IBM has money, and SCO's lawyers gave them a fee cap. So this endless
litigation is not wrecking anyone's life. Mostly it's just an annoyance to IBM
and to SCO's lawyers.

But suppose it weren't IBM. Suppose SCO were suing me. Or you. Being hounded
for over a decade by the ghost of a company, which remains in existence
_solely for the purpose of suing you_ sounds horrible. And since I/you may
very well have done nothing wrong, this is an unacceptable situation.

Now, I would hope that a good judge would realize this. Just about all the
articles I've read concerning this case are about the court asking SCO to
clarify something. And, indeed, here we read:

> So it's going to go like this:

> 1\. SCO must file a brief statement identifying the claims ....

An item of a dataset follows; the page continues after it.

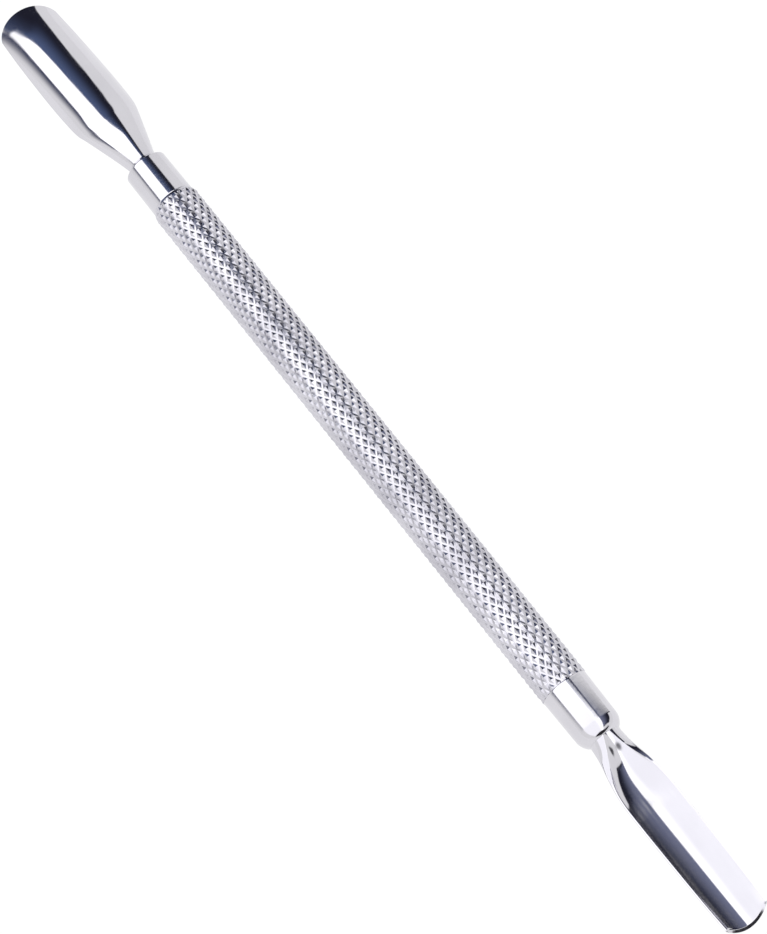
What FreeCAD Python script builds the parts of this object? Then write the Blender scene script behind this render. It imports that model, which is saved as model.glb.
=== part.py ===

So I would imagine that our hypothetical good judge would stick up for me/you
by simply saying to SCO, "You need to make a clear statement about what you
are claiming, and we're not going to waste any more time with you until you
do."

But then I wonder why the judge couldn't simply have done that in this case,
too -- a decade ago.

------
anigbrowl
Clearly the only sensible thing to do at this point is for the court to grant
SCO title to Blackacre in lieu of economic damages.

------
zephjc
SCO v. IBM, aka "The Thing That Wouldn't Die"

------
dllthomas
_sigh_

Further dragging through the mud of the name of a once great company.